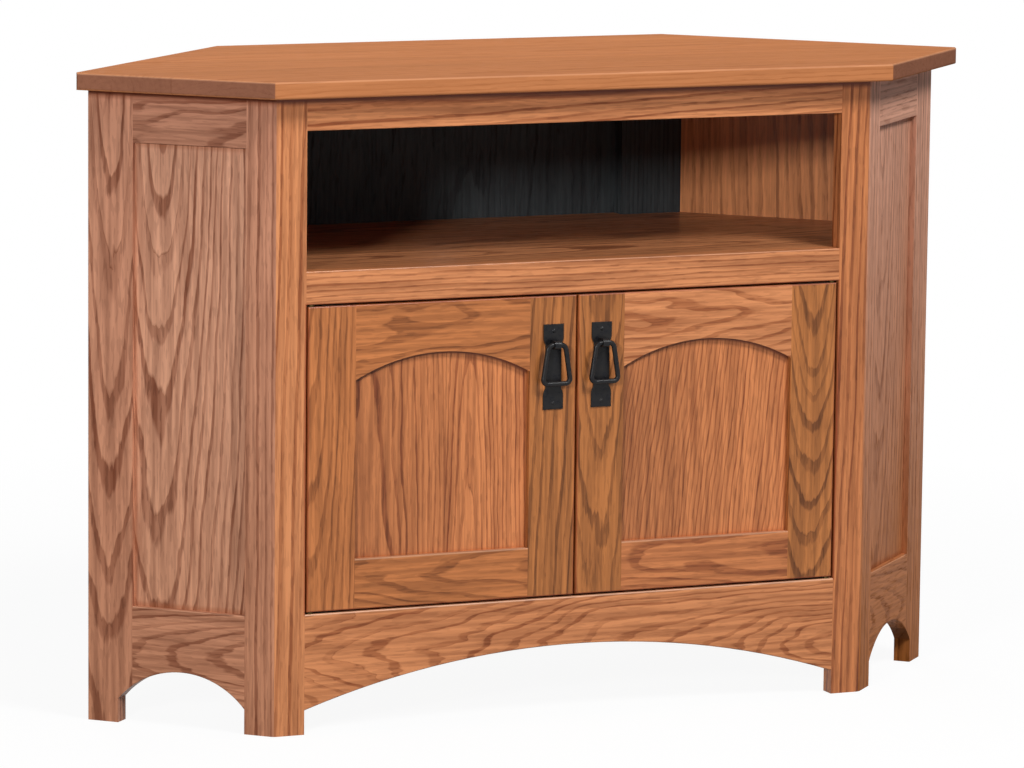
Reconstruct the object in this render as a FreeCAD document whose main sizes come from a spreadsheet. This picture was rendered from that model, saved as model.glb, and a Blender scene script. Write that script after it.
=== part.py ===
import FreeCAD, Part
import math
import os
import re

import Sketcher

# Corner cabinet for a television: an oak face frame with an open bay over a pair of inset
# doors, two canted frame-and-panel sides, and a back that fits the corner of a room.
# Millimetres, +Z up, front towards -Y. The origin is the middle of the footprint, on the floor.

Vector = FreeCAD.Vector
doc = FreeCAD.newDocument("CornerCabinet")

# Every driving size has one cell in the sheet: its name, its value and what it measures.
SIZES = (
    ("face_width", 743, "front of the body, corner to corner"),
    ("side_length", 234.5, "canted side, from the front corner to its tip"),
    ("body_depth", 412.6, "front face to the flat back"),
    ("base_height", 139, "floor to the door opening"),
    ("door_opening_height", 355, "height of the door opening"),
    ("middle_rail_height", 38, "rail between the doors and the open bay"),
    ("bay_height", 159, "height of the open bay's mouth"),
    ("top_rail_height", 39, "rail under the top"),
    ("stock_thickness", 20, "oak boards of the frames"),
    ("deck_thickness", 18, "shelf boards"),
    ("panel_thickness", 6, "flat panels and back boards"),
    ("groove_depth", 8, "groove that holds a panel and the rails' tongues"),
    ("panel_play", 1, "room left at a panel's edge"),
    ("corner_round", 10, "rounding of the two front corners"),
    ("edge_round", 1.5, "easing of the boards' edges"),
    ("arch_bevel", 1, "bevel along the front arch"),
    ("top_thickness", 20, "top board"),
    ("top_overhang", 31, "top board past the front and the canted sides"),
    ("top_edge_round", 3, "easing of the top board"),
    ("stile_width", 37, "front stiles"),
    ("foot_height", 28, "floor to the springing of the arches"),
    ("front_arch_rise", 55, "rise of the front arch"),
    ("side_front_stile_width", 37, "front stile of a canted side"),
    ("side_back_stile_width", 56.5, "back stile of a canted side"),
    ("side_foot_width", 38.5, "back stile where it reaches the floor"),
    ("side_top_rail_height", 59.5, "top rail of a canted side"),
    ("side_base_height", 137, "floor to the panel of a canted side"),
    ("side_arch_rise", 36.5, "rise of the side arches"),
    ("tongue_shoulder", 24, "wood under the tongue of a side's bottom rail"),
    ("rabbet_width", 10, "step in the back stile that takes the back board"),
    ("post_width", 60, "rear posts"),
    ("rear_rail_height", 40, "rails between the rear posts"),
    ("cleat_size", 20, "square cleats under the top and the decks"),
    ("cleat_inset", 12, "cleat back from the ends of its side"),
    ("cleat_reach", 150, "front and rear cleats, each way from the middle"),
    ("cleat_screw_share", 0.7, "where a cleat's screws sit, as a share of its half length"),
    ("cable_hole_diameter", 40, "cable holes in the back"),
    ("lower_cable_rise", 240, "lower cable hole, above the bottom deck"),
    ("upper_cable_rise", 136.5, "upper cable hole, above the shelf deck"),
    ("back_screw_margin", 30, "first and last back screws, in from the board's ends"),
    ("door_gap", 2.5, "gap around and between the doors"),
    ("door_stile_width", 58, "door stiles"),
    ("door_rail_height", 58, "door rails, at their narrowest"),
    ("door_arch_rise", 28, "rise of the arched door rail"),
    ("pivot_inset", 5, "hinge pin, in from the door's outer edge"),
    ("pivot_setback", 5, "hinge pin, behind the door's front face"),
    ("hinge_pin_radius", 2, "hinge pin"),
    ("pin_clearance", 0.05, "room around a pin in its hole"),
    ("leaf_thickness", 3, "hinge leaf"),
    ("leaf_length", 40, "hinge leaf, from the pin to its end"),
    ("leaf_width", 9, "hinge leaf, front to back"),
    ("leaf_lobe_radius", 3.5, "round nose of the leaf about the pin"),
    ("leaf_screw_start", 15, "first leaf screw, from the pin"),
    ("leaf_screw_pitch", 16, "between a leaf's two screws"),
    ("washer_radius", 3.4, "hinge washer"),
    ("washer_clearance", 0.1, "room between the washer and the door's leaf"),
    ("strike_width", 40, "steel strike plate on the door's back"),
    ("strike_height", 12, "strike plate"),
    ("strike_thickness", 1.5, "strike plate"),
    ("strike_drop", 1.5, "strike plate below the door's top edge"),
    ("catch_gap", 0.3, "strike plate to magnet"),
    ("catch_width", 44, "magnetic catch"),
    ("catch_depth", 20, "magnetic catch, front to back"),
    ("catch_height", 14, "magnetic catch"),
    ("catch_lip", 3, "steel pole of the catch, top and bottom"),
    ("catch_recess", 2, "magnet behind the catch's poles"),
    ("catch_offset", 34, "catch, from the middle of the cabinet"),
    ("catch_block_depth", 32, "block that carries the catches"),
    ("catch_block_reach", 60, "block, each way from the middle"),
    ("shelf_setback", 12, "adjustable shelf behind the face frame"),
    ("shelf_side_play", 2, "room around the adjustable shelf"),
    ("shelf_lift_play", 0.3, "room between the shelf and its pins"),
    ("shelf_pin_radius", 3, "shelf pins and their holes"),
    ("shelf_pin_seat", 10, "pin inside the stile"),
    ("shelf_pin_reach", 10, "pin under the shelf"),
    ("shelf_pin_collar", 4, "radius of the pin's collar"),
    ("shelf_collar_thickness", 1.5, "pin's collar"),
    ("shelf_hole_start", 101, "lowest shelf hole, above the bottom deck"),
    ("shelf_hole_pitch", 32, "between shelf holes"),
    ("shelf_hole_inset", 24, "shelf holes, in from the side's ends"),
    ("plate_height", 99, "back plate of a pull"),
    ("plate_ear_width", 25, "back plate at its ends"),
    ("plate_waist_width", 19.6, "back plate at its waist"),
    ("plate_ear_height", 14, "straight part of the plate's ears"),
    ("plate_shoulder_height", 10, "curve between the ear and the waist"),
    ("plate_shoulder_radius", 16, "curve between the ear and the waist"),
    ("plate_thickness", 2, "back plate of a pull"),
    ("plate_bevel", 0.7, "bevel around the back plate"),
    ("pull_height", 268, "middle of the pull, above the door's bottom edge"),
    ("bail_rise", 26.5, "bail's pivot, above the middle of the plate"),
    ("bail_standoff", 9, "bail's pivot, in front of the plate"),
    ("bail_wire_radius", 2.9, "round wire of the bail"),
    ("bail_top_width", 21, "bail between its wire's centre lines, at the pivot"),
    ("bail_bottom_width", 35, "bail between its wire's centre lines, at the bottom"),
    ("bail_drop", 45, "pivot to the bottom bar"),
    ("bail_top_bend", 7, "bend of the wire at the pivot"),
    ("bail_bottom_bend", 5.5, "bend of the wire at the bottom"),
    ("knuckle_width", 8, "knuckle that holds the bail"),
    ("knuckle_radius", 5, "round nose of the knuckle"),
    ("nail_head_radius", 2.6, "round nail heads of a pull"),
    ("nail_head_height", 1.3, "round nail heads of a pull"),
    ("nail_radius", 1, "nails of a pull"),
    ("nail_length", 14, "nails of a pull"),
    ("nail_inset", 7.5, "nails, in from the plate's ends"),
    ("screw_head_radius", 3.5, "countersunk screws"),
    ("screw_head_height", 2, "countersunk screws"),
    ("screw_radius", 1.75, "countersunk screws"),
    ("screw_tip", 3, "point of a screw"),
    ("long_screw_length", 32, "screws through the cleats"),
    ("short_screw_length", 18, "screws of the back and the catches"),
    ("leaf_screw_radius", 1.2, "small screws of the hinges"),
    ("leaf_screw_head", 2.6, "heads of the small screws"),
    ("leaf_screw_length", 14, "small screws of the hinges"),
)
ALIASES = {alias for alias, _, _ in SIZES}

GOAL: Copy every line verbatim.

OUTPUT:
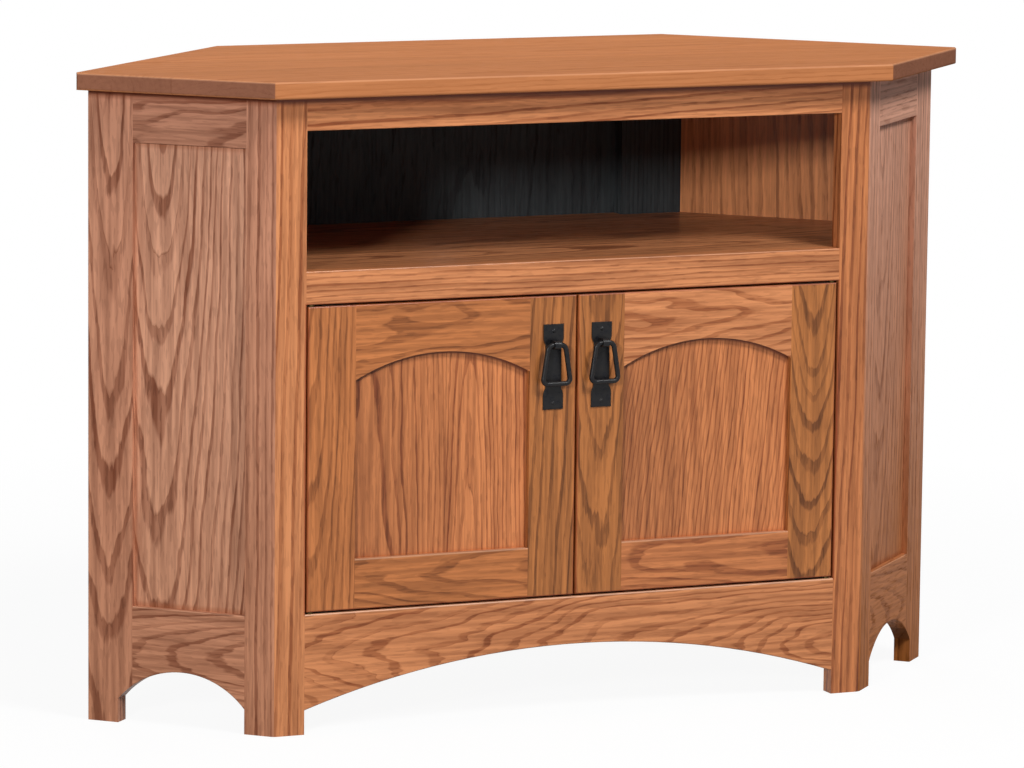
Reconstruct the object in this render as a FreeCAD document whose main sizes come from a spreadsheet. This picture was rendered from that model, saved as model.glb, and a Blender scene script. Write that script after it.
=== part.py ===
import FreeCAD, Part
import math
import os
import re

import Sketcher

# Corner cabinet for a television: an oak face frame with an open bay over a pair of inset
# doors, two canted frame-and-panel sides, and a back that fits the corner of a room.
# Millimetres, +Z up, front towards -Y. The origin is the middle of the footprint, on the floor.

Vector = FreeCAD.Vector
doc = FreeCAD.newDocument("CornerCabinet")

# Every driving size has one cell in the sheet: its name, its value and what it measures.
SIZES = (
    ("face_width", 743, "front of the body, corner to corner"),
    ("side_length", 234.5, "canted side, from the front corner to its tip"),
    ("body_depth", 412.6, "front face to the flat back"),
    ("base_height", 139, "floor to the door opening"),
    ("door_opening_height", 355, "height of the door opening"),
    ("middle_rail_height", 38, "rail between the doors and the open bay"),
    ("bay_height", 159, "height of the open bay's mouth"),
    ("top_rail_height", 39, "rail under the top"),
    ("stock_thickness", 20, "oak boards of the frames"),
    ("deck_thickness", 18, "shelf boards"),
    ("panel_thickness", 6, "flat panels and back boards"),
    ("groove_depth", 8, "groove that holds a panel and the rails' tongues"),
    ("panel_play", 1, "room left at a panel's edge"),
    ("corner_round", 10, "rounding of the two front corners"),
    ("edge_round", 1.5, "easing of the boards' edges"),
    ("arch_bevel", 1, "bevel along the front arch"),
    ("top_thickness", 20, "top board"),
    ("top_overhang", 31, "top board past the front and the canted sides"),
    ("top_edge_round", 3, "easing of the top board"),
    ("stile_width", 37, "front stiles"),
    ("foot_height", 28, "floor to the springing of the arches"),
    ("front_arch_rise", 55, "rise of the front arch"),
    ("side_front_stile_width", 37, "front stile of a canted side"),
    ("side_back_stile_width", 56.5, "back stile of a canted side"),
    ("side_foot_width", 38.5, "back stile where it reaches the floor"),
    ("side_top_rail_height", 59.5, "top rail of a canted side"),
    ("side_base_height", 137, "floor to the panel of a canted side"),
    ("side_arch_rise", 36.5, "rise of the side arches"),
    ("tongue_shoulder", 24, "wood under the tongue of a side's bottom rail"),
    ("rabbet_width", 10, "step in the back stile that takes the back board"),
    ("post_width", 60, "rear posts"),
    ("rear_rail_height", 40, "rails between the rear posts"),
    ("cleat_size", 20, "square cleats under the top and the decks"),
    ("cleat_inset", 12, "cleat back from the ends of its side"),
    ("cleat_reach", 150, "front and rear cleats, each way from the middle"),
    ("cleat_screw_share", 0.7, "where a cleat's screws sit, as a share of its half length"),
    ("cable_hole_diameter", 40, "cable holes in the back"),
    ("lower_cable_rise", 240, "lower cable hole, above the bottom deck"),
    ("upper_cable_rise", 136.5, "upper cable hole, above the shelf deck"),
    ("back_screw_margin", 30, "first and last back screws, in from the board's ends"),
    ("door_gap", 2.5, "gap around and between the doors"),
    ("door_stile_width", 58, "door stiles"),
    ("door_rail_height", 58, "door rails, at their narrowest"),
    ("door_arch_rise", 28, "rise of the arched door rail"),
    ("pivot_inset", 5, "hinge pin, in from the door's outer edge"),
    ("pivot_setback", 5, "hinge pin, behind the door's front face"),
    ("hinge_pin_radius", 2, "hinge pin"),
    ("pin_clearance", 0.05, "room around a pin in its hole"),
    ("leaf_thickness", 3, "hinge leaf"),
    ("leaf_length", 40, "hinge leaf, from the pin to its end"),
    ("leaf_width", 9, "hinge leaf, front to back"),
    ("leaf_lobe_radius", 3.5, "round nose of the leaf about the pin"),
    ("leaf_screw_start", 15, "first leaf screw, from the pin"),
    ("leaf_screw_pitch", 16, "between a leaf's two screws"),
    ("washer_radius", 3.4, "hinge washer"),
    ("washer_clearance", 0.1, "room between the washer and the door's leaf"),
    ("strike_width", 40, "steel strike plate on the door's back"),
    ("strike_height", 12, "strike plate"),
    ("strike_thickness", 1.5, "strike plate"),
    ("strike_drop", 1.5, "strike plate below the door's top edge"),
    ("catch_gap", 0.3, "strike plate to magnet"),
    ("catch_width", 44, "magnetic catch"),
    ("catch_depth", 20, "magnetic catch, front to back"),
    ("catch_height", 14, "magnetic catch"),
    ("catch_lip", 3, "steel pole of the catch, top and bottom"),
    ("catch_recess", 2, "magnet behind the catch's poles"),
    ("catch_offset", 34, "catch, from the middle of the cabinet"),
    ("catch_block_depth", 32, "block that carries the catches"),
    ("catch_block_reach", 60, "block, each way from the middle"),
    ("shelf_setback", 12, "adjustable shelf behind the face frame"),
    ("shelf_side_play", 2, "room around the adjustable shelf"),
    ("shelf_lift_play", 0.3, "room between the shelf and its pins"),
    ("shelf_pin_radius", 3, "shelf pins and their holes"),
    ("shelf_pin_seat", 10, "pin inside the stile"),
    ("shelf_pin_reach", 10, "pin under the shelf"),
    ("shelf_pin_collar", 4, "radius of the pin's collar"),
    ("shelf_collar_thickness", 1.5, "pin's collar"),
    ("shelf_hole_start", 101, "lowest shelf hole, above the bottom deck"),
    ("shelf_hole_pitch", 32, "between shelf holes"),
    ("shelf_hole_inset", 24, "shelf holes, in from the side's ends"),
    ("plate_height", 99, "back plate of a pull"),
    ("plate_ear_width", 25, "back plate at its ends"),
    ("plate_waist_width", 19.6, "back plate at its waist"),
    ("plate_ear_height", 14, "straight part of the plate's ears"),
    ("plate_shoulder_height", 10, "curve between the ear and the waist"),
    ("plate_shoulder_radius", 16, "curve between the ear and the waist"),
    ("plate_thickness", 2, "back plate of a pull"),
    ("plate_bevel", 0.7, "bevel around the back plate"),
    ("pull_height", 268, "middle of the pull, above the door's bottom edge"),
    ("bail_rise", 26.5, "bail's pivot, above the middle of the plate"),
    ("bail_standoff", 9, "bail's pivot, in front of the plate"),
    ("bail_wire_radius", 2.9, "round wire of the bail"),
    ("bail_top_width", 21, "bail between its wire's centre lines, at the pivot"),
    ("bail_bottom_width", 35, "bail between its wire's centre lines, at the bottom"),
    ("bail_drop", 45, "pivot to the bottom bar"),
    ("bail_top_bend", 7, "bend of the wire at the pivot"),
    ("bail_bottom_bend", 5.5, "bend of the wire at the bottom"),
    ("knuckle_width", 8, "knuckle that holds the bail"),
    ("knuckle_radius", 5, "round nose of the knuckle"),
    ("nail_head_radius", 2.6, "round nail heads of a pull"),
    ("nail_head_height", 1.3, "round nail heads of a pull"),
    ("nail_radius", 1, "nails of a pull"),
    ("nail_length", 14, "nails of a pull"),
    ("nail_inset", 7.5, "nails, in from the plate's ends"),
    ("screw_head_radius", 3.5, "countersunk screws"),
    ("screw_head_height", 2, "countersunk screws"),
    ("screw_radius", 1.75, "countersunk screws"),
    ("screw_tip", 3, "point of a screw"),
    ("long_screw_length", 32, "screws through the cleats"),
    ("short_screw_length", 18, "screws of the back and the catches"),
    ("leaf_screw_radius", 1.2, "small screws of the hinges"),
    ("leaf_screw_head", 2.6, "heads of the small screws"),
    ("leaf_screw_length", 14, "small screws of the hinges"),
)
ALIASES = {alias for alias, _, _ in SIZES}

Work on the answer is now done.